Dumb science reporting: energy drink edition

You may have heard the news that the FDA is looking into some deaths purportedly associated with various energy drinks. Depending on where you read it though, the headlines may have been pretty misleading.

The New York Times did it right; the headline is simply "F.D.A. Posts Injury Data for 3 Drinks". The article correctly states,
The filing of an incident report with the F.D.A. does not mean that a product was responsible for a death or an injury or contributed to it in any way.
But others have been handling things a little more sensationally.

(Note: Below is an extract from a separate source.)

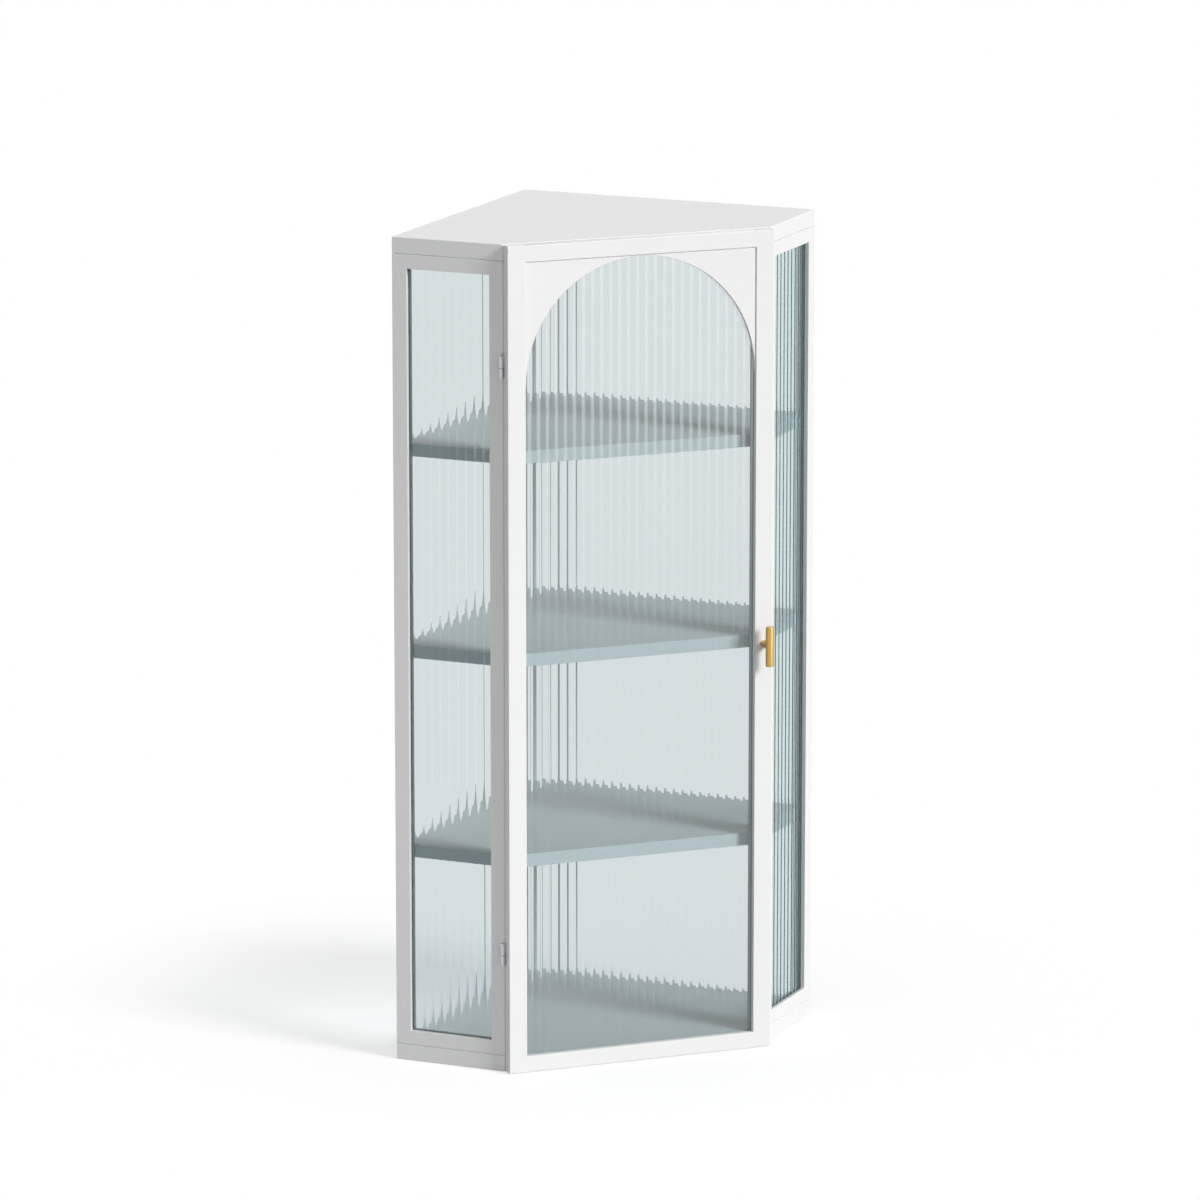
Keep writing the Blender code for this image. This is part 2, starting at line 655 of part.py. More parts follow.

Anais Fournier, a 14-year-old Maryland girl, died after consuming two 24-oz Monster energy drinks in a 24-hour period [1]. This, along with some complaints about Five-Hour Energy (aside from "tasting like shit"), has spurred some headlines like this:

When caffeine kills: Energy drinks under the spotlight

13 deaths linked to energy drinks; FDA investigates 

More Deaths, Illness Linked to Energy Drinks


Sigh.

The problem here is that no link has been established whatsoever. That 14-year-old girl who died after drinking Monster? She had a heart arrhythmia. Meanwhile, Monster has sold something over 8 billion drinks. 

So, how much caffeine does it take to kill you? A lot. Like, kind of a ridiculously huge amount of a lot.